In our expedition to Israel several in the group walked through the Gihon Spring channel underneath the City of David to the Pool of Siloam.
The fact that water from the Gihon could be used for ceremonial purposes verifies that not all water was equal. It also adds credence to the importance of the Gihon for temple worship. Again this begs the question why the Jews would have built their temple a third of a mile from their only water source. Such an idea seems completely preposterous.
A Gushing Spring
The smoking gun for the temple as it relates to the Gihon Spring is eyewitness testimony of a spring-like reservoir within the temple precincts. Two men provide evidence for this.
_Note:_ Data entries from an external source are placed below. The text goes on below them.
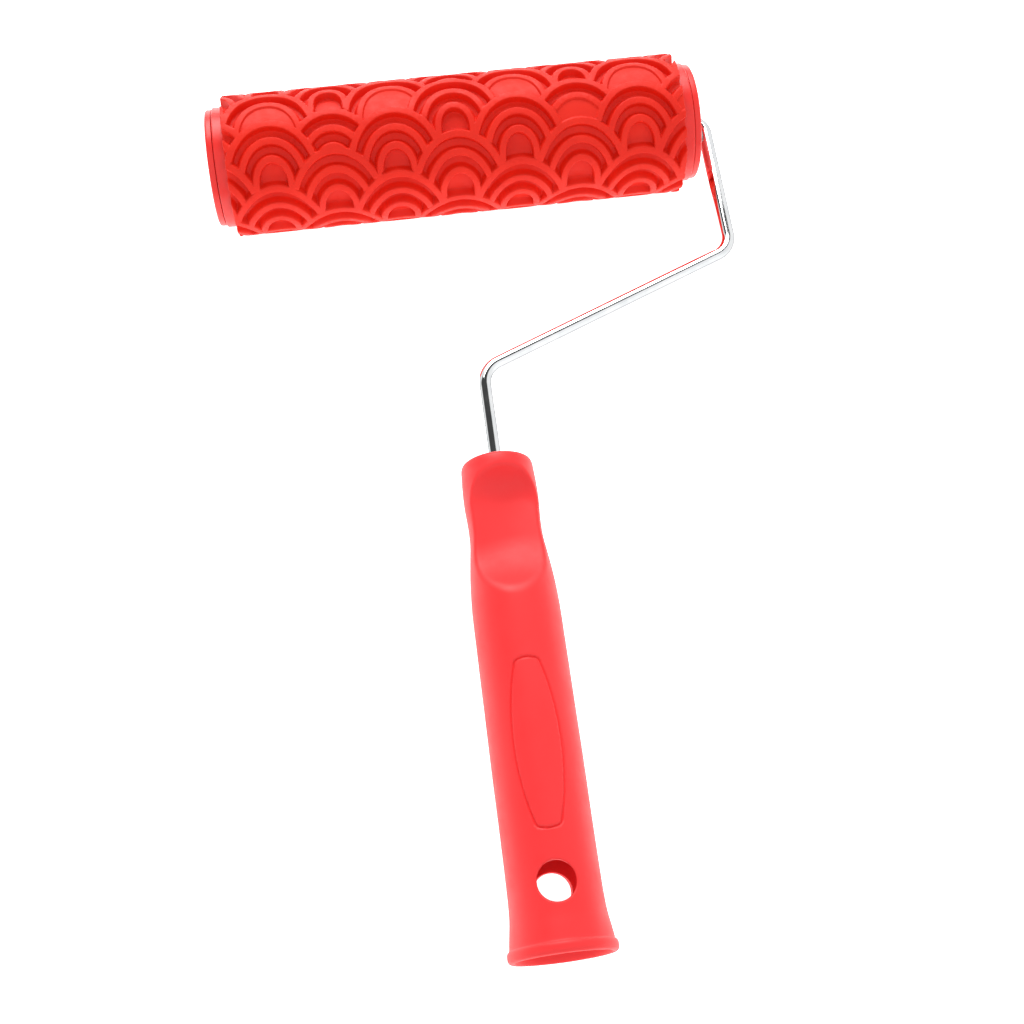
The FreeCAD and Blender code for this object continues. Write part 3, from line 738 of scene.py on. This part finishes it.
def skin_patch(radius_at, rows, columns, lines):
    """Triangles of the skin between the first and last row, with the hanging hole open on both sides.

    Lines and corners are (turn, along) pairs. The triangles are made on the developed skin, in millimetres.
    """
    unroll = np.array([radius_at(np.array([rows[len(rows) // 2]]))[0], 1.0])
    insets = (0.0, 0.05, 0.14, 0.28, 0.55, 0.9)
    hole = [hole_line(radius_at, inset, front) for inset in insets for front in (True, False)]
    turns = np.linspace(0, TAU, columns + 1)
    borders = [[(t, rows[0]) for t in turns], [(t, rows[-1]) for t in turns],
               [(0, s) for s in rows], [(TAU, s) for s in rows]]
    turn, along = [a.ravel() for a in np.meshgrid(turns[1:-1], rows[1:-1])]
    clear = from_hole(turn, along, radius_at(along)) > 1.2
    here = np.stack([turn, along], axis=1) * unroll
    for line in lines:
        marks = line * unroll
        near = np.flatnonzero(clear & (np.abs(turn - math.pi / 2) < 0.75) & (along > 72) & (along < 131))
        gap = np.linalg.norm(here[near][:, None] - marks[None], axis=2).min(axis=1)
        clear[near[gap < 0.28]] = False

    def keep(centres):
        t, s = (centres / unroll).T
        inside = (t > 0) & (t < TAU) & (s > rows[0]) & (s < rows[-1])
        return inside & (from_hole(t, s, radius_at(s)) > 0)

    developed = [np.array(line) * unroll for line in borders + hole + lines]
    flat, faces = triangulate(developed, here[clear], keep)
    return flat / unroll, faces


def make_handle():
    """Hollow handle: outer skin, socket's skin, tang bore, mouth, socket's tip and the hole's two walls."""
    columns = 216
    turns = np.arange(columns) * TAU / columns
    outline = boat_outline()
    grooves = []
    for offset in (-0.44, -0.22, 0.0, 0.22, 0.44):
        ahead = np.roll(outline, -1, axis=0) - np.roll(outline, 1, axis=0)
        ahead /= np.linalg.norm(ahead, axis=1)[:, None]
        moved = outline + np.stack([ahead[:, 1], -ahead[:, 0]], axis=1) * offset
        moved = np.vstack([moved, moved[:1]])
        across, along = moved.T
        grooves.append(np.stack([math.pi / 2 - across / grip_radius(along), along], axis=1))
    rows = np.concatenate([np.arange(1.9, 18, 0.34), np.arange(18.2, 53, 0.5), np.arange(53.5, 150, 1.1),
                           np.arange(150.6, 157.5, 0.8), [157.8]])
    flat, faces = skin_patch(grip_radius, rows, columns, grooves)
    turn, along = flat[:, 0], flat[:, 1]
    radius = handle_radius(turn, along)
    radius -= groove_depth((math.pi / 2 - turn) * grip_radius(along), along, outline)
    rim = np.clip(from_hole(turn, along, grip_radius(along)), 0, HOLE_EDGE)
    radius -= HOLE_EDGE - np.sqrt(HOLE_EDGE ** 2 - (HOLE_EDGE - rim) ** 2)
    points, all_faces = [handle_points(turn, along, radius)], [faces]
    count = len(flat)

    def socket_radius(s):
        return np.interp(s, [70.0, 134.0, 151.0], [12.28, 12.3, 12.52])

    rows_in = np.concatenate([np.arange(70.0, 128, 4.0), np.arange(128.5, 151, 1.5), [151.0]])
    inner, inner_faces = skin_patch(socket_radius, rows_in, columns, [])
    turn, along = inner.T
    radius = socket_radius(along)
    rim = np.clip(from_hole(turn, along, radius), 0, INNER_HOLE_EDGE)
    radius = radius + INNER_HOLE_EDGE - np.sqrt(INNER_HOLE_EDGE ** 2 - (INNER_HOLE_EDGE - rim) ** 2)
    points.append(handle_points(turn, along, radius))
    all_faces.append(inner_faces + count)
    count += len(inner)

    def ring(s, r):
        return handle_points(turns, np.full(columns, s), np.full(columns, r))

    def rings(stations):
        nonlocal count
        made = np.concatenate([ring(s, r) for s, r in stations])
        points.append(made)
        quads = np.array(ring_faces(len(stations), columns))
        all_faces.append(np.concatenate([quads[:, [0, 1, 2]], quads[:, [0, 2, 3]]]) + count)
        count += len(made)

    shoulder = np.array([0.03, 0.08, 0.15, 0.28, 0.42, 0.7, 1.0, 1.3, 1.6])
    top = TANG_BORE + list(zip(shoulder, grip_radius(shoulder)))
    edge_of_skin = handle_radius(turns, np.full(columns, rows[0]))
    rings(top)
    joint = np.concatenate([ring(*top[-1]), ring(rows[0], edge_of_skin)])
    points.append(joint)
    quads = np.array(ring_faces(2, columns))
    all_faces.append(np.concatenate([quads[:, [0, 1, 2]], quads[:, [0, 2, 3]]]) + count)
    count += len(joint)
    rings(MOUTH)
    rings(SOCKET_TIP)
    # Walls of the hanging hole, from the outer skin's edge to the socket's edge.
    for front in (True, False):
        outer = hole_line(grip_radius, 0.0, front)
        inner_edge = hole_line(socket_radius, 0.0, front)
        outer_r = grip_radius(outer[:, 1]) - HOLE_EDGE
        inner_r = socket_radius(inner_edge[:, 1]) + INNER_HOLE_EDGE
        a = handle_points(outer[:, 0], outer[:, 1], outer_r)
        b = handle_points(inner_edge[:, 0], inner_edge[:, 1], inner_r)
        n = len(a)
        points += [a, b]
        i = np.arange(n - 1)
        all_faces.append(np.stack([i, i + 1, n + i + 1], axis=1) + count)
        all_faces.append(np.stack([i, n + i + 1, n + i], axis=1) + count)
        count += 2 * n
    add_mesh("moulded_handle", np.concatenate(points), np.concatenate(all_faces), HANDLE_RED, "frame",
             "handle")


make_sleeve()
make_core()
make_roller_end("frame_side", 1)
make_roller_end("free_side", -1)
make_lock_nut()
make_wire()
make_handle()

# ---------------------------------------------------------------- floor, light, camera

floor_paint = Paint("pale_floor", (0.93, 0.93, 0.93), Roughness=0.55, Specular_IOR_Level=0.2)
floor_paint.shader.inputs["Emission Color"].default_value = (1, 1, 1, 1)
floor_paint.shader.inputs["Emission Strength"].default_value = 1.0
sheet = bpy.data.meshes.new("floor")
reach, below = 3.0, -0.0002
sheet.from_pydata([(-reach, -reach, below), (reach, -reach, below), (reach, reach, below),
                   (-reach, reach, below)], [], [(0, 1, 2, 3)])
sheet.materials.append(floor_paint.material)
floor = bpy.data.objects.new("floor", sheet)
bpy.context.scene.collection.objects.link(floor)

world = bpy.data.worlds.new("soft_studio")
world.use_nodes = True
bpy.context.scene.world = world
sky = world.node_tree
direction = sky.nodes.new("ShaderNodeTexCoord").outputs["Generated"]


def sky_range(value, low, high, to_low, to_high):
    made = sky.nodes.new("ShaderNodeMapRange")
    made.interpolation_type = "SMOOTHSTEP"
    sky.links.new(value, made.inputs["Value"])
    for label, number in (("From Min", low), ("From Max", high), ("To Min", to_low), ("To Max", to_high)):
        made.inputs[label].default_value = number
    return made.outputs["Result"]


def sky_math(operation, *values):
    made = sky.nodes.new("ShaderNodeMath")
    made.operation = operation
    for socket, value in zip(made.inputs, values):
        if isinstance(value, bpy.types.NodeSocket):
            sky.links.new(value, socket)
        else:
            socket.default_value = value
    return made.outputs[0]


# The studio's walls are white. Its ceiling has one unlit oval, above the roller's far side, and the foot of
# the walls is dark.
axes = sky.nodes.new("ShaderNodeSeparateXYZ")
sky.links.new(direction, axes.inputs[0])
east, north, up = axes.outputs
oval = [sky_math("POWER", sky_math("DIVIDE", sky_math("SUBTRACT", value, middle), half), 2.0)
        for value, middle, half in ((east, -0.2, 0.58), (north, 0.36, 0.28))]
ceiling = sky_range(sky_math("ADD", *oval), 0.8, 1.25, 0.06, 0.95)
walls_foot = sky_range(up, 0.08, 0.17, 0.08, 1.0)
near_wall = sky_range(north, -0.45, 0.05, 1.2, 1.0)
brightness = sky_math("MULTIPLY", sky_math("MULTIPLY", ceiling, walls_foot), near_wall)
sky.links.new(brightness, sky.nodes["Background"].inputs["Strength"])
sky.nodes["Background"].inputs["Color"].default_value = (1, 1, 1, 1)


def add_softbox(name, place, target, width, power):
    lamp = bpy.data.lights.new(name, "AREA")
    lamp.shape = "SQUARE"
    lamp.size = width
    lamp.energy = power
    holder = bpy.data.objects.new(name, lamp)
    holder.location = place
    holder.rotation_mode = "QUATERNION"
    holder.rotation_quaternion = (Vector(target) - Vector(place)).to_track_quat("-Z", "Y")
    bpy.context.scene.collection.objects.link(holder)


add_softbox("key_softbox", place=(-0.05, 1.02, 0.85), target=(0, 0.05, 0.02), width=0.8, power=13.0)

CAMERA_TARGET = Vector((-3.06, -15.76, 25.0)) * MM
CAMERA_DISTANCE = 499.6 * MM
azimuth, elevation, roll = math.radians(-11.252), math.radians(66.54), math.radians(3.589)
back = Vector((math.sin(azimuth) * math.cos(elevation), -math.cos(azimuth) * math.cos(elevation),
               math.sin(elevation)))
lens = bpy.data.cameras.new("camera")
lens.sensor_width = 36.0
lens.lens = 53.34
lens.clip_start = 0.01
camera = bpy.data.objects.new("camera", lens)
camera.rotation_mode = "QUATERNION"
camera.location = CAMERA_TARGET + back * CAMERA_DISTANCE
level = (-back).to_track_quat("-Z", "Y")
camera.rotation_quaternion = level @ Matrix.Rotation(roll, 3, "Z").to_quaternion()
bpy.context.scene.collection.objects.link(camera)
bpy.context.scene.camera = camera
bpy.context.scene.view_settings.view_transform = "Standard"
bpy.context.scene.view_settings.look = "None"
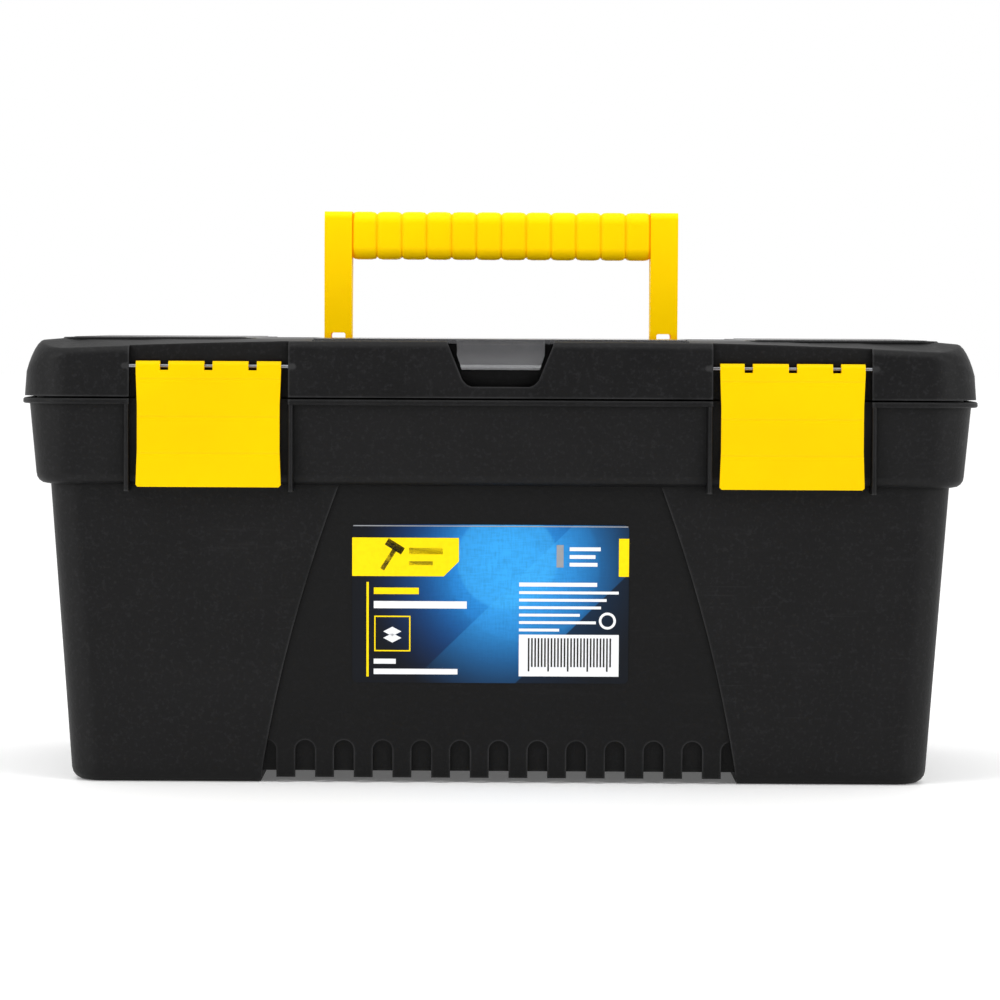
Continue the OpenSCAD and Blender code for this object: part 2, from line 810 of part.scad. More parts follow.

The first eyewitness to confirm this fact is a man named Aristeas, a Jew who lived during the 2nd or 3rd century BCE. Eusebius, the 4th century church historian, records his account.
“There is an inexhaustible reservoir of water, as would be expected from an abundant spring gushing up naturally from within; there being moreover wonderful and indescribable cisterns underground, of five furlongs, according to their showing, all around the foundation of the Temple, and countless pipes from them, so that the streams on every side met together. And all these have been fastened with lead at the bottom of the side-walls, and over these has been spread a great quantity of plaster, all having been carefully wrought,” Eusebius’ recording of Aristeas, chapter 38.
Aristeas was an eyewitness to the temple location from the 2nd or 3rd century BCE. It’s important to realize that this was not Herold’s temple, but the temple of Ezra and Nehemiah. Aristeas said that there was an “inexhaustible reservoir of water, as would be expected from an abundant spring gushing up naturally from within.”
The only spring within Jerusalem is the Gihon. If what this eyewitness said is true, the only possible location for the Temple would be within the City of David and above the Gihon Spring.
Again, these facts present a real problem for those who claim that the temple was on the traditional Temple Mount. The only way to reconcile these accounts is to relocate the temple from the traditional Temple Mount to the Ophel, near the Gihon Spring.